Exercise requirements: Which lines below fall between the one containing "Keep writing the FreeCAD" and the one containing "return noise.noise(V((x, y, z)) / size)"? Repeat them exactly, counting both of those lines, and add nothing else.

Exercise input:
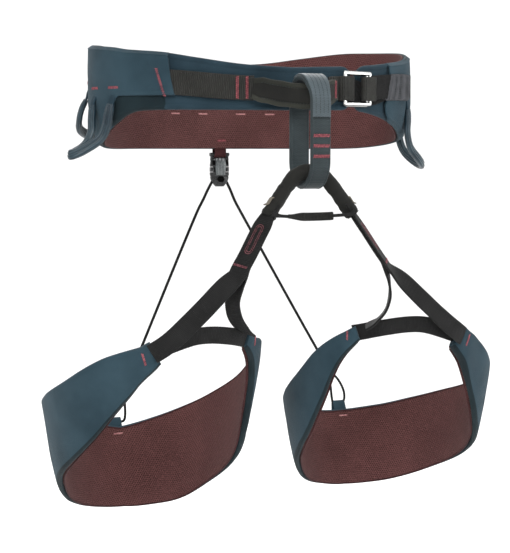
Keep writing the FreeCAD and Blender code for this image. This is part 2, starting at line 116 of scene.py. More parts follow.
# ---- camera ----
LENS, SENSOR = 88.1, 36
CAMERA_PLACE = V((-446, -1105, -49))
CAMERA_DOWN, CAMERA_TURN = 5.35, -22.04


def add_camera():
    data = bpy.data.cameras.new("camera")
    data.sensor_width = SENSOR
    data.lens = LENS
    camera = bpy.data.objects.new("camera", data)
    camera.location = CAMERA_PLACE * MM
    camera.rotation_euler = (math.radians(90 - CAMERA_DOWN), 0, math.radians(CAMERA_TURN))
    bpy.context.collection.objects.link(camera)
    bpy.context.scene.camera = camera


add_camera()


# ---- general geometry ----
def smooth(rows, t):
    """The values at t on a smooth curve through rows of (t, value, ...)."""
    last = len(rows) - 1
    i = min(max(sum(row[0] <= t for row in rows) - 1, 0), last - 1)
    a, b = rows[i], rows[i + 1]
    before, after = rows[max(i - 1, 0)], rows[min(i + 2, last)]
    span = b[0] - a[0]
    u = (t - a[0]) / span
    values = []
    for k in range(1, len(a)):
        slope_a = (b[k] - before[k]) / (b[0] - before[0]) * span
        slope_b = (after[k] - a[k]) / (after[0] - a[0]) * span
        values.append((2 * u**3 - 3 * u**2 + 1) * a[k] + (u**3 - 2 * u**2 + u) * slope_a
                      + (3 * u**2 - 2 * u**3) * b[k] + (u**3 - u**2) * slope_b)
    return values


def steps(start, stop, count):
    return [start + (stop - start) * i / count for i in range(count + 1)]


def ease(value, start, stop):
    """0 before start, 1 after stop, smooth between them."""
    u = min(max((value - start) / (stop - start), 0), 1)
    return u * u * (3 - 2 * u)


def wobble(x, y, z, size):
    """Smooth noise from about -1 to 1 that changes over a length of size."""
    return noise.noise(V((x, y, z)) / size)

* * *

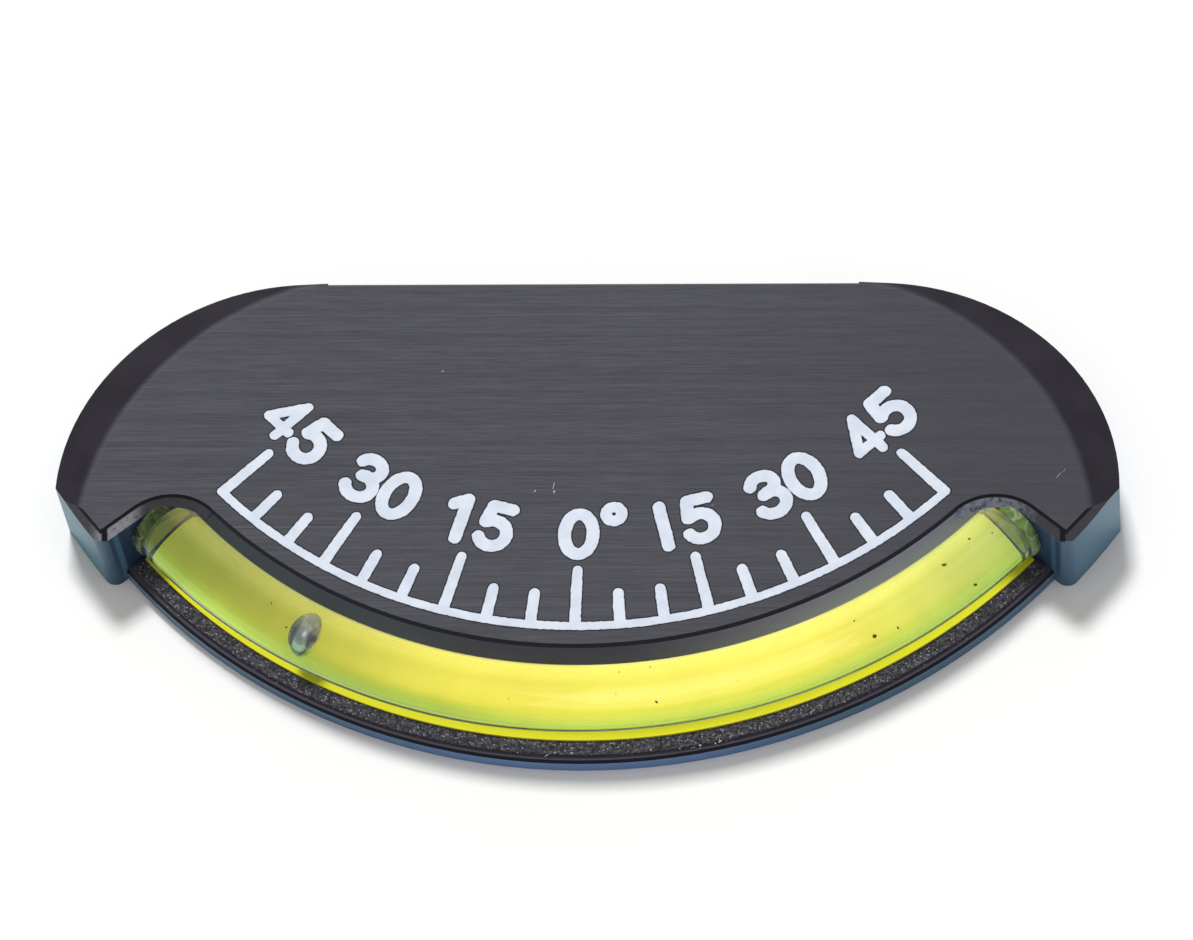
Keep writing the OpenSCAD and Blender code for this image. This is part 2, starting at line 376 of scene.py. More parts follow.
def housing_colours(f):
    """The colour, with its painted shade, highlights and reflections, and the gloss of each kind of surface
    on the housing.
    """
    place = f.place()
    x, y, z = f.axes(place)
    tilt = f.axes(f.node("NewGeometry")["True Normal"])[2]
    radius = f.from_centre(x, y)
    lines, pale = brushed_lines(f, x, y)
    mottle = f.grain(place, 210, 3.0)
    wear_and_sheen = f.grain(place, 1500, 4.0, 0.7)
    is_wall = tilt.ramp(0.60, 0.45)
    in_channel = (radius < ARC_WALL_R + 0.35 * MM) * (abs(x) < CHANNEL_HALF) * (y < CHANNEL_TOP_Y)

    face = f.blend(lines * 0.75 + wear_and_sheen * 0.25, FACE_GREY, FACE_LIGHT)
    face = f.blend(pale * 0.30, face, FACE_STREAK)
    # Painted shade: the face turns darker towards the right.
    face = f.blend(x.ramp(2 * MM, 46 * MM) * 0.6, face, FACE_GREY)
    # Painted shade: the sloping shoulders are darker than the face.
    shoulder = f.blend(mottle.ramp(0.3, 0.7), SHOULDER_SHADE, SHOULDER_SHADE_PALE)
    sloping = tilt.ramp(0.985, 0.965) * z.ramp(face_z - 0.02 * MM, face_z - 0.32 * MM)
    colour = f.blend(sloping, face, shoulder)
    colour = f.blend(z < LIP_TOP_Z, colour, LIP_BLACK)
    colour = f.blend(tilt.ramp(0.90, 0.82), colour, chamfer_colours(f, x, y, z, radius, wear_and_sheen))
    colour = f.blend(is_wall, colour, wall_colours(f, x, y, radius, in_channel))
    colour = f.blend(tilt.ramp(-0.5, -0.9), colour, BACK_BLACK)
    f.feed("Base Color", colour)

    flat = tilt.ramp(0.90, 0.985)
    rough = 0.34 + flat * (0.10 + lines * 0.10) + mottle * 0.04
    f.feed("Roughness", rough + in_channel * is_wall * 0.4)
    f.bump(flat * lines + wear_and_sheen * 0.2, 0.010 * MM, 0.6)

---

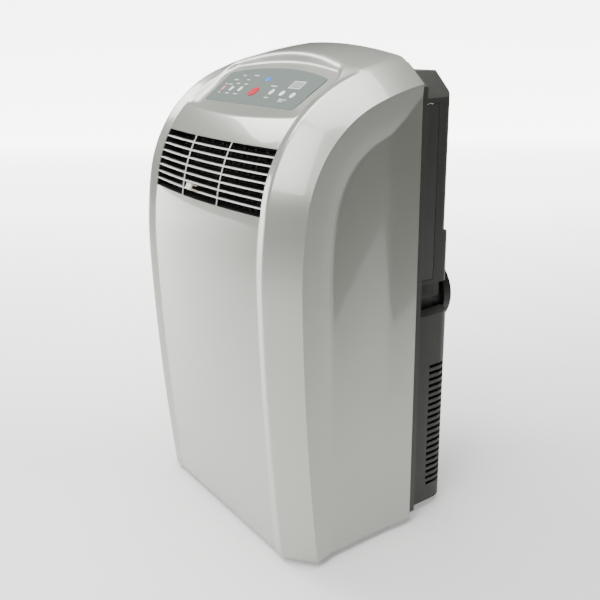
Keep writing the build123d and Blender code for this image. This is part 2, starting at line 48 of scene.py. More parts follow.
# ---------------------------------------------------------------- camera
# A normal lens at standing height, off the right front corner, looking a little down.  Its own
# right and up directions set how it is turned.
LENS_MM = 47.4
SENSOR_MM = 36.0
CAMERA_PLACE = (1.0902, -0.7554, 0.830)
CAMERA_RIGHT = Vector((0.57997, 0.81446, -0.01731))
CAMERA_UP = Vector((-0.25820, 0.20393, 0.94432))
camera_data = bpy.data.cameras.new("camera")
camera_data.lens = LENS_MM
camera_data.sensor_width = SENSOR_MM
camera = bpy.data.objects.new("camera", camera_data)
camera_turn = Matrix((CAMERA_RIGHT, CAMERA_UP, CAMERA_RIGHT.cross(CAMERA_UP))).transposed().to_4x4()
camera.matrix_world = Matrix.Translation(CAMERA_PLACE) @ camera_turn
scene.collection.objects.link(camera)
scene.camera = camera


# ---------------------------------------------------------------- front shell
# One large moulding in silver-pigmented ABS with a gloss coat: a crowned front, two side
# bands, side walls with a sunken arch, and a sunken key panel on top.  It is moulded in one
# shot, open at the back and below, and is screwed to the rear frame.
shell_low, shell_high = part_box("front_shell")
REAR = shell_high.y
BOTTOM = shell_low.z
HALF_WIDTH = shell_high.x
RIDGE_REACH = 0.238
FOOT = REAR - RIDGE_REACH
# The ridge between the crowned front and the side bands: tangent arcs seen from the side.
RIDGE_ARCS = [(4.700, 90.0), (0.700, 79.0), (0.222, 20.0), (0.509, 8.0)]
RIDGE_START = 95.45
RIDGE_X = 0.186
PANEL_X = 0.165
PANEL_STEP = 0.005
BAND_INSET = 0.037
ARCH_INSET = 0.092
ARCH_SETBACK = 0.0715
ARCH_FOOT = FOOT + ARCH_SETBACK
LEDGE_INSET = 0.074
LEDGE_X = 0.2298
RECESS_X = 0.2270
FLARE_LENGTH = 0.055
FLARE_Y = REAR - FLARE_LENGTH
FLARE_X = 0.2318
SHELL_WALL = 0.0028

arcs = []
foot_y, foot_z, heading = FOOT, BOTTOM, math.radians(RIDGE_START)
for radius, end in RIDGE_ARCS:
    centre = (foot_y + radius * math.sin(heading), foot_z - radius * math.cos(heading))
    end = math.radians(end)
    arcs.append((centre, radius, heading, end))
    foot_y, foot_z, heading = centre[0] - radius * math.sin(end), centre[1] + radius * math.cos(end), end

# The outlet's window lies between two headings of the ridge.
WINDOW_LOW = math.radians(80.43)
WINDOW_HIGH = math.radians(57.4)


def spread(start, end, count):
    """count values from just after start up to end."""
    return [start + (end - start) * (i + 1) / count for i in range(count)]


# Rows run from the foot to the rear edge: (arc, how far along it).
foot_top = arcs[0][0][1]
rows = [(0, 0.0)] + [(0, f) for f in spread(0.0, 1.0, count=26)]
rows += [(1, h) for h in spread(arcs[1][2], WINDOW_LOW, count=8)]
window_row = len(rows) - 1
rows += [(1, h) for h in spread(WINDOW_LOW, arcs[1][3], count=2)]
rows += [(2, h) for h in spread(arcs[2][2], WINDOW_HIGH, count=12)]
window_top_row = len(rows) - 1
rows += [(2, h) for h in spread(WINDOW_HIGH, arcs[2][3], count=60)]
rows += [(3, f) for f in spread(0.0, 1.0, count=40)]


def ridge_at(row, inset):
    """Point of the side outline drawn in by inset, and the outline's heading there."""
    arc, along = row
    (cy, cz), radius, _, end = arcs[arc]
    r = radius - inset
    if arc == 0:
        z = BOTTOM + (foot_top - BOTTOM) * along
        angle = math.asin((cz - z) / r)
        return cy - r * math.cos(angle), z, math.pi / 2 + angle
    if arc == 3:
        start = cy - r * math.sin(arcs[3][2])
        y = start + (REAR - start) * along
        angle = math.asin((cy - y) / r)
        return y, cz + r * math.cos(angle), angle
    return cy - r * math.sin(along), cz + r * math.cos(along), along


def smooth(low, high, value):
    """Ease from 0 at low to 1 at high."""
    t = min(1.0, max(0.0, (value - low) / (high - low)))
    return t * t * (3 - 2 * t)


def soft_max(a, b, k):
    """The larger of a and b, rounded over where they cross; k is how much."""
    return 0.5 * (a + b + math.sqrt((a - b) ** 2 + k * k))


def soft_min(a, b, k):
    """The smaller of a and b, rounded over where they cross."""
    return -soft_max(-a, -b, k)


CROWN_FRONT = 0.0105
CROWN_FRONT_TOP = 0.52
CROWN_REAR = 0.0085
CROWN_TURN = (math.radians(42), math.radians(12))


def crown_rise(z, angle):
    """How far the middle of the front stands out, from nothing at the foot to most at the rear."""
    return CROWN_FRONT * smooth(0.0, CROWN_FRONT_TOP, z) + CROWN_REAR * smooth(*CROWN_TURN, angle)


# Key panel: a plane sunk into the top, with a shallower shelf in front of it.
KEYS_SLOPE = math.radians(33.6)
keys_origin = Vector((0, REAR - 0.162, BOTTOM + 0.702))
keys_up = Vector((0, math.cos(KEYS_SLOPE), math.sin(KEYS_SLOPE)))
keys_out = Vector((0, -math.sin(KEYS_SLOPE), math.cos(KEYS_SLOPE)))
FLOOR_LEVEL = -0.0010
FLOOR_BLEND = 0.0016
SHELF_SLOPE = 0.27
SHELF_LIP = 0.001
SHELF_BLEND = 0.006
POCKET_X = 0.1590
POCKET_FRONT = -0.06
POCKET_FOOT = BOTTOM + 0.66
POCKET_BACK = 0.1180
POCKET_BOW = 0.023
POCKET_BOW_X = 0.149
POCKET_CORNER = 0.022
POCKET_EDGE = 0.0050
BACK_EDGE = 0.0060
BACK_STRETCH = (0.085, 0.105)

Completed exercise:
Keep writing the FreeCAD and Blender code for this image. This is part 2, starting at line 116 of scene.py. More parts follow.
# ---- camera ----
LENS, SENSOR = 88.1, 36
CAMERA_PLACE = V((-446, -1105, -49))
CAMERA_DOWN, CAMERA_TURN = 5.35, -22.04


def add_camera():
    data = bpy.data.cameras.new("camera")
    data.sensor_width = SENSOR
    data.lens = LENS
    camera = bpy.data.objects.new("camera", data)
    camera.location = CAMERA_PLACE * MM
    camera.rotation_euler = (math.radians(90 - CAMERA_DOWN), 0, math.radians(CAMERA_TURN))
    bpy.context.collection.objects.link(camera)
    bpy.context.scene.camera = camera


add_camera()


# ---- general geometry ----
def smooth(rows, t):
    """The values at t on a smooth curve through rows of (t, value, ...)."""
    last = len(rows) - 1
    i = min(max(sum(row[0] <= t for row in rows) - 1, 0), last - 1)
    a, b = rows[i], rows[i + 1]
    before, after = rows[max(i - 1, 0)], rows[min(i + 2, last)]
    span = b[0] - a[0]
    u = (t - a[0]) / span
    values = []
    for k in range(1, len(a)):
        slope_a = (b[k] - before[k]) / (b[0] - before[0]) * span
        slope_b = (after[k] - a[k]) / (after[0] - a[0]) * span
        values.append((2 * u**3 - 3 * u**2 + 1) * a[k] + (u**3 - 2 * u**2 + u) * slope_a
                      + (3 * u**2 - 2 * u**3) * b[k] + (u**3 - u**2) * slope_b)
    return values


def steps(start, stop, count):
    return [start + (stop - start) * i / count for i in range(count + 1)]


def ease(value, start, stop):
    """0 before start, 1 after stop, smooth between them."""
    u = min(max((value - start) / (stop - start), 0), 1)
    return u * u * (3 - 2 * u)


def wobble(x, y, z, size):
    """Smooth noise from about -1 to 1 that changes over a length of size."""
    return noise.noise(V((x, y, z)) / size)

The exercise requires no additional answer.